Lilongwe schools implicated in Malawi MSCE exams leakage cartel

Malawi National Examination Board (Maneb) has mentioned six schools in Malawi’s capital Lilongwe has the epicentre of the leakage of the 2013 Malawi Schools Certificate of Education (MSCE) examination believed to be the work of a sophisticated cartel.

The secondary schools mentioned in a Maneb statement made available to Nyasa Times  are Chipasula, Chinsapo, Bwaila, the once prestigious Likuni Boys and Likuni Girls, and Chisomo Private, all schools located within the City of Lilongwe.

The statement revealed that so far almost 38 candidates and four teachers have been arrested.

However, while admitting that the leakage has been worse this year than last year, Maneb Executive Director Roy Hauya said that the Board will not apply wholesale punitive measures and cancel the entire examination but wants to focus its energies in pursuing and dealing with the cartel behind the leakage.

Hauya  on the left and Maneb officials: No re-writing the MSCE exams

Hauya on the left and Maneb officials: No re-writing the MSCE exams

Hauya said it would be unreasonable to punish several thousands of innocent students in many centres that have not been affected by the leakages by re-administering the examinations.

“Maneb will proceed to process the MSCE 2013 for all candidates. We do not consider the option of re-writing,” he said.

Hauya said in as far as Maneb was concerned all centres affected by the leakage have been identified and information has been collected for all cases that are with the police.

He also said Maneb has the capacity to identify and detect candidates who cheated and had prior exposure tp an examination paper.

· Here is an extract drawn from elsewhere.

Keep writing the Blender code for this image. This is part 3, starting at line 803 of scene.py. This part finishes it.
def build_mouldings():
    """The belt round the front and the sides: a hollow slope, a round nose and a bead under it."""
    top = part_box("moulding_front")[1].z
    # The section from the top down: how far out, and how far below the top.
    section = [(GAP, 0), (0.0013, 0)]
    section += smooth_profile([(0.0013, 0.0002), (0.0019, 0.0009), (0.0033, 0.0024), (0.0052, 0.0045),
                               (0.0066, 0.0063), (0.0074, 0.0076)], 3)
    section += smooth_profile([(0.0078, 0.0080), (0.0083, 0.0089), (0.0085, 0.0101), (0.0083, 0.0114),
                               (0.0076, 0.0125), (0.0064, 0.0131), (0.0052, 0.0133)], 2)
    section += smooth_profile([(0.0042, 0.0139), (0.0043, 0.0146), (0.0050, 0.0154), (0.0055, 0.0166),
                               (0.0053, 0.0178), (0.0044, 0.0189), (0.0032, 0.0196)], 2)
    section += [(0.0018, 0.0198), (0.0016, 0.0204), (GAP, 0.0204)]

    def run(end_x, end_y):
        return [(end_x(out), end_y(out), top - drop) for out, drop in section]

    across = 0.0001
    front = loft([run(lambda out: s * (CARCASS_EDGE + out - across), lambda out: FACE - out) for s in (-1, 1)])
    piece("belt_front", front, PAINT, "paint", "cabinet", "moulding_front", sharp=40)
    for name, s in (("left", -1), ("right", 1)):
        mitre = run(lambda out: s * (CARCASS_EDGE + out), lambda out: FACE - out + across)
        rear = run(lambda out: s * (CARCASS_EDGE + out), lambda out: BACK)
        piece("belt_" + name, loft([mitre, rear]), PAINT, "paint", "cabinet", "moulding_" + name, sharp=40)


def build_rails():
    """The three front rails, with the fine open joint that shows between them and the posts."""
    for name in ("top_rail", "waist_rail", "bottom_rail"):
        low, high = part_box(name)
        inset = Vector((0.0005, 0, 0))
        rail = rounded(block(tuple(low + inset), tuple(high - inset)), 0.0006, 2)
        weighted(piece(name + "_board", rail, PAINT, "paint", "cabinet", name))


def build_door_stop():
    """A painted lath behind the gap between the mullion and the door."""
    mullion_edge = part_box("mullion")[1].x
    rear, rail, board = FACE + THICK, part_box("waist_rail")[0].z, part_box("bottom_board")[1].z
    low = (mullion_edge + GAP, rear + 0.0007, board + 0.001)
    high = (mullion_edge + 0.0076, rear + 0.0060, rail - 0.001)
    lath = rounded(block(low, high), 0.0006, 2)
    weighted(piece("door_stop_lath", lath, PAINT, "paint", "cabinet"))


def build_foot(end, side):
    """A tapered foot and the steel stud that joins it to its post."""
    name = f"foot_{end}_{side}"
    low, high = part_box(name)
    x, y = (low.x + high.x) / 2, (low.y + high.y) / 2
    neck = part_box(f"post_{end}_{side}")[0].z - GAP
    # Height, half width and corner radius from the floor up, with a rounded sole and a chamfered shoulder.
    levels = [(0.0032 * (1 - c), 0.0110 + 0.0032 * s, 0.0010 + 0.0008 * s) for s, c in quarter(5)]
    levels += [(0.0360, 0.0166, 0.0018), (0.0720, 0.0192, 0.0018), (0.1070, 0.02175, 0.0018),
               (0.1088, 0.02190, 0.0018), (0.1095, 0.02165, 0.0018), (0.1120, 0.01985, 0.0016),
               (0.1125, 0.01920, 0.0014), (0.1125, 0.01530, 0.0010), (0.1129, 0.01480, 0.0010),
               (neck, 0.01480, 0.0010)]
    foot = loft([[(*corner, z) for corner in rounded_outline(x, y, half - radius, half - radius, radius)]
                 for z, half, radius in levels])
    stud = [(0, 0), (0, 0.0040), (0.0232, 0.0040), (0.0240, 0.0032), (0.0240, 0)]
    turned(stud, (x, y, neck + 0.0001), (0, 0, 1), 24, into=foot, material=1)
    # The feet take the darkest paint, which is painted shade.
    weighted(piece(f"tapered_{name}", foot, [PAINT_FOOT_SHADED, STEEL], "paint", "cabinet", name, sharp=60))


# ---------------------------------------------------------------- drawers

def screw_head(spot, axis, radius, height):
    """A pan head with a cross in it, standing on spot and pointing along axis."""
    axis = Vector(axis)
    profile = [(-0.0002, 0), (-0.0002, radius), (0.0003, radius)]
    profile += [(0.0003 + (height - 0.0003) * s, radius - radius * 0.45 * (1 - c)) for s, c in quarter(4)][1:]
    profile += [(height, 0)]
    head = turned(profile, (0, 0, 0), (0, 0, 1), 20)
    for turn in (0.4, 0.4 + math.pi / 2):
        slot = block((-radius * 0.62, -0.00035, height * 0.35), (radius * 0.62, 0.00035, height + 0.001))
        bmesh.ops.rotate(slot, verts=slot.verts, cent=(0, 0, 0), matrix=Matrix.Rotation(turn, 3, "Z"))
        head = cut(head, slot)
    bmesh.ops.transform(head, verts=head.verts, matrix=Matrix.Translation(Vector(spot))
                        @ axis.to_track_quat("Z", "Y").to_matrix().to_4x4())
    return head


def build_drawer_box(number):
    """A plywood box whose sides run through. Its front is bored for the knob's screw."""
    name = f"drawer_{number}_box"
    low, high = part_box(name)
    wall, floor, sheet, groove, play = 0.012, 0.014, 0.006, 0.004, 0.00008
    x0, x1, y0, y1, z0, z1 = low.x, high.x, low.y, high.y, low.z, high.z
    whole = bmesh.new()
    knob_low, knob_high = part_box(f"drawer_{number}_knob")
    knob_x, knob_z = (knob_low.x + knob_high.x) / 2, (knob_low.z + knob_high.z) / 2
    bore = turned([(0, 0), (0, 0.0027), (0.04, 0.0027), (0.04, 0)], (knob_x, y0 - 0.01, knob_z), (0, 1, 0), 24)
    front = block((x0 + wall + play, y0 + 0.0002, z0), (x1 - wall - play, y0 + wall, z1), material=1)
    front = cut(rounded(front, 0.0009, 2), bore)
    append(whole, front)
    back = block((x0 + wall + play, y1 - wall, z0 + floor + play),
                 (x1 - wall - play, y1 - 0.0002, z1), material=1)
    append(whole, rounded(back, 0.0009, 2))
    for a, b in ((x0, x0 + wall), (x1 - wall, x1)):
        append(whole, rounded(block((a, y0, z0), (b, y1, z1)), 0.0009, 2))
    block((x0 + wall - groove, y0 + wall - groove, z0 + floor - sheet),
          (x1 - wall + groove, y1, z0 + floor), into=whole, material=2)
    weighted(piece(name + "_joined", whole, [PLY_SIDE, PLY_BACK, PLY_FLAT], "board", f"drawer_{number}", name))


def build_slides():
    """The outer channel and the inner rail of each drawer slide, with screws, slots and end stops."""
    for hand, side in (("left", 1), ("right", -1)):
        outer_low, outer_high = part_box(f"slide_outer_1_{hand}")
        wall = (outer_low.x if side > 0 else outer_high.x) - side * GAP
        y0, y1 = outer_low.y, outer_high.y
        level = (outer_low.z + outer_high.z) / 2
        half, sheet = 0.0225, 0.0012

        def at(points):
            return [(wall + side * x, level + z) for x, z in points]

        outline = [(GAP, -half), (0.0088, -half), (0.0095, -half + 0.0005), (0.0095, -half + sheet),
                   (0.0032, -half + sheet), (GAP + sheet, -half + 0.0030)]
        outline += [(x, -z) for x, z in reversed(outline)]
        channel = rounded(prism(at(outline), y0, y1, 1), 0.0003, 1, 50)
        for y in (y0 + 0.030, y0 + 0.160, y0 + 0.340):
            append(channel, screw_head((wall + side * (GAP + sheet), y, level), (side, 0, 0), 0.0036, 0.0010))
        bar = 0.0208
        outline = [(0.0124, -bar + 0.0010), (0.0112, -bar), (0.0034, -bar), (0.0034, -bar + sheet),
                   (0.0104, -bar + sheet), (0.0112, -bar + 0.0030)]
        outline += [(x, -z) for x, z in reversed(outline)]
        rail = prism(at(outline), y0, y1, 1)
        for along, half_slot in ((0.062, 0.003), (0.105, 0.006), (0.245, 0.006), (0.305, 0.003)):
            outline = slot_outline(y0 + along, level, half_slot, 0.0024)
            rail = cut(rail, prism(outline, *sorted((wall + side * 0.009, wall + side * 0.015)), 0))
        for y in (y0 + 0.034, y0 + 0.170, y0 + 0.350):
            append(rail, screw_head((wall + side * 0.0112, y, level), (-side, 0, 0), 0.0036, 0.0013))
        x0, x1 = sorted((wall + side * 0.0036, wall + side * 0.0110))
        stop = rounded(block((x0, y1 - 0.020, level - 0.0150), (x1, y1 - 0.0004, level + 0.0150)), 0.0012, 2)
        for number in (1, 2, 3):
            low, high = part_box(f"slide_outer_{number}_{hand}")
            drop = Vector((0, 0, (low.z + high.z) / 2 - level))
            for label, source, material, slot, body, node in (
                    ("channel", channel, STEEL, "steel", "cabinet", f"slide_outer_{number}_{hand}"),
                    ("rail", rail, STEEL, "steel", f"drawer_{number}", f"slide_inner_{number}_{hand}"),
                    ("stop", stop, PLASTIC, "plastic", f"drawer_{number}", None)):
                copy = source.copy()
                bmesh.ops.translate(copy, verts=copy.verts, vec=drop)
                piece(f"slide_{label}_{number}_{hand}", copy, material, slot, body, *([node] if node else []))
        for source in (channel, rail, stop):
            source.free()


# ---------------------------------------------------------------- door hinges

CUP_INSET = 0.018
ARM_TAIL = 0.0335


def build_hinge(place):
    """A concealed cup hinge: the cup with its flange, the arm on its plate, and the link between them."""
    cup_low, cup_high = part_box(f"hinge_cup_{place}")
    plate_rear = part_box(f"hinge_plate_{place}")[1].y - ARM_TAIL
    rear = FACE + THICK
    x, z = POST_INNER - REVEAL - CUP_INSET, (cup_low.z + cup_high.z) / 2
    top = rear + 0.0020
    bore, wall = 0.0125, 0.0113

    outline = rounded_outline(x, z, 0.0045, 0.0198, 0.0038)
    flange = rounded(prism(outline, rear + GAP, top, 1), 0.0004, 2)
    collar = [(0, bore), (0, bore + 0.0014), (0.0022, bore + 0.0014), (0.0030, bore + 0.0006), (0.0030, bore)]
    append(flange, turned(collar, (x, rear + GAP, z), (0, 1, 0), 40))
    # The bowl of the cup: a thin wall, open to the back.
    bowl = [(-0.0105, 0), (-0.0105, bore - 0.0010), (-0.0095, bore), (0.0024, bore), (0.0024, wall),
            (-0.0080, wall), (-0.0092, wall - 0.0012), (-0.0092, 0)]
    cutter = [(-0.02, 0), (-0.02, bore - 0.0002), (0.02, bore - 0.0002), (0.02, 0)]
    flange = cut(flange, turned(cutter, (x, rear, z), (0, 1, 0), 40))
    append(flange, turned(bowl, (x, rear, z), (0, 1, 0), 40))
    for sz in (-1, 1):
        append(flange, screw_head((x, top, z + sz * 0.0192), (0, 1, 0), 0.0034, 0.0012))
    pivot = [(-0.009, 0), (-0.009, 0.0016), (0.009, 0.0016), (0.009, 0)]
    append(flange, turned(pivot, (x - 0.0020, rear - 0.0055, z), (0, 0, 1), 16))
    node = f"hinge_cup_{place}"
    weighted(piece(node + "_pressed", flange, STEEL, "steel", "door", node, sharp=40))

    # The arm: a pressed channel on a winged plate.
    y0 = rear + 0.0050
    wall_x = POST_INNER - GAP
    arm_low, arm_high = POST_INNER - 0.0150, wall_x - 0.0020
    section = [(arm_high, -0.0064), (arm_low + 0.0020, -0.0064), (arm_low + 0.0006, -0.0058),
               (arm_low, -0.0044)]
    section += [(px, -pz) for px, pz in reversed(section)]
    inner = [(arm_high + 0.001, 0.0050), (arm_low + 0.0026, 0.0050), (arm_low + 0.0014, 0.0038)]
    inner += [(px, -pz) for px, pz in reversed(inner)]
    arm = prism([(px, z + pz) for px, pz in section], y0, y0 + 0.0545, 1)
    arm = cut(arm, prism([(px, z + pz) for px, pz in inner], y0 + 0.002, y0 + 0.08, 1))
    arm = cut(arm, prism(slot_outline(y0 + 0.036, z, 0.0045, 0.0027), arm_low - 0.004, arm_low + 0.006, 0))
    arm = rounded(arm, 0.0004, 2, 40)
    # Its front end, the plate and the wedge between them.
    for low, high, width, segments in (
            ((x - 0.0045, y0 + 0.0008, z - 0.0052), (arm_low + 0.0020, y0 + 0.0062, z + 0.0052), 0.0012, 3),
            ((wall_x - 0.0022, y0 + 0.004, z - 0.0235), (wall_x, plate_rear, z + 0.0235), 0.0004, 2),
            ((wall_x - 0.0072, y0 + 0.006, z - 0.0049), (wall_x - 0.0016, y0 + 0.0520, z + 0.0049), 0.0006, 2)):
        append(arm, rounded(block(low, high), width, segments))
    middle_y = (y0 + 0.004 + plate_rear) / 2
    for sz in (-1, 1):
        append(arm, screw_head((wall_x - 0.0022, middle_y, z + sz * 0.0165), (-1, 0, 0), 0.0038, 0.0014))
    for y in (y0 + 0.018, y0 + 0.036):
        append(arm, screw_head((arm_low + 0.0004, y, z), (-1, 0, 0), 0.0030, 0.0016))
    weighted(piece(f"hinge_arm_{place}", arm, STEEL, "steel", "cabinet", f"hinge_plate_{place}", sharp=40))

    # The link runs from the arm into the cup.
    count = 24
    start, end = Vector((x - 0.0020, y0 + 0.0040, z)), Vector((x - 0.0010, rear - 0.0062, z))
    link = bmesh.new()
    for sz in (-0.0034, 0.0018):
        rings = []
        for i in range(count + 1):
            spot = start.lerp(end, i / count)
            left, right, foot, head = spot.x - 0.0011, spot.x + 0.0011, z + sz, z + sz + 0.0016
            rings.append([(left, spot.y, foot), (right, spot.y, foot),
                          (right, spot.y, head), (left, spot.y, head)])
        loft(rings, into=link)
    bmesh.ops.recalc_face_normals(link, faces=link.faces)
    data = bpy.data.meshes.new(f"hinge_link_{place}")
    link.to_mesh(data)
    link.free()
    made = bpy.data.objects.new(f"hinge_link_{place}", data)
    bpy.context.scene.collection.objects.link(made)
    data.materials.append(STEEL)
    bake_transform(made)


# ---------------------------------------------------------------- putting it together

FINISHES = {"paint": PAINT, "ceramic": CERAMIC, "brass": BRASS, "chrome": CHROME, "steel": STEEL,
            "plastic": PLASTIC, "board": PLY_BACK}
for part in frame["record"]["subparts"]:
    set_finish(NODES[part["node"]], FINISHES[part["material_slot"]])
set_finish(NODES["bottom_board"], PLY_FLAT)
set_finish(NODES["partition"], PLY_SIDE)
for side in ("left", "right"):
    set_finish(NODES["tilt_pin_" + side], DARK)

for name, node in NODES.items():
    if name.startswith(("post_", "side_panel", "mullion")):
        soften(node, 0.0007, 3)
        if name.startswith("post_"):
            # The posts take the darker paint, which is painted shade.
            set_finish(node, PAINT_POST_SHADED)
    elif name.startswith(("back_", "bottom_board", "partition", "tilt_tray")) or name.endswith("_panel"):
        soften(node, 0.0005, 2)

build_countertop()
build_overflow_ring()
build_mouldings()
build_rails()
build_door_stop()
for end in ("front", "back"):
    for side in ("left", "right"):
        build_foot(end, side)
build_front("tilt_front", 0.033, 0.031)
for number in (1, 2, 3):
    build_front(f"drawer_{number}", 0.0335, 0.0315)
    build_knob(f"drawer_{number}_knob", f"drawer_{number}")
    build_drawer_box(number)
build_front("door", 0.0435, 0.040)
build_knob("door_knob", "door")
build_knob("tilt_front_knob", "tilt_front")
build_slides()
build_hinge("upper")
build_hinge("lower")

“We believe that re-writing the examination even in selected subjects or papers will be great torture and unfair burden to the majority of candidates who took the examinations without any form of dishonesty,” said Hauya, while pushing the blame to various stakeholders including the police, District Education Officers and also weak laws in the
country.

Hauya said there was an indication of the existence of a cartel that makes money from examinations. He said this cartel comprises police, teachers, principals and directors of private schools, parents and guardians, and vendors who survive of fast deals and work on behalf of major suppliers of these examinations.

Several candidates have been arrested across the country in connection with the examination leakage with most of them coming from the central region and last week four teachers were arrested in the same capital city after one of them was caught selling the papers at K2,000 (US$6.00) each.

Most of the students who have been arrested were found with already prepared answers which upon inspection marched the Maneb examination papers they were sitting for.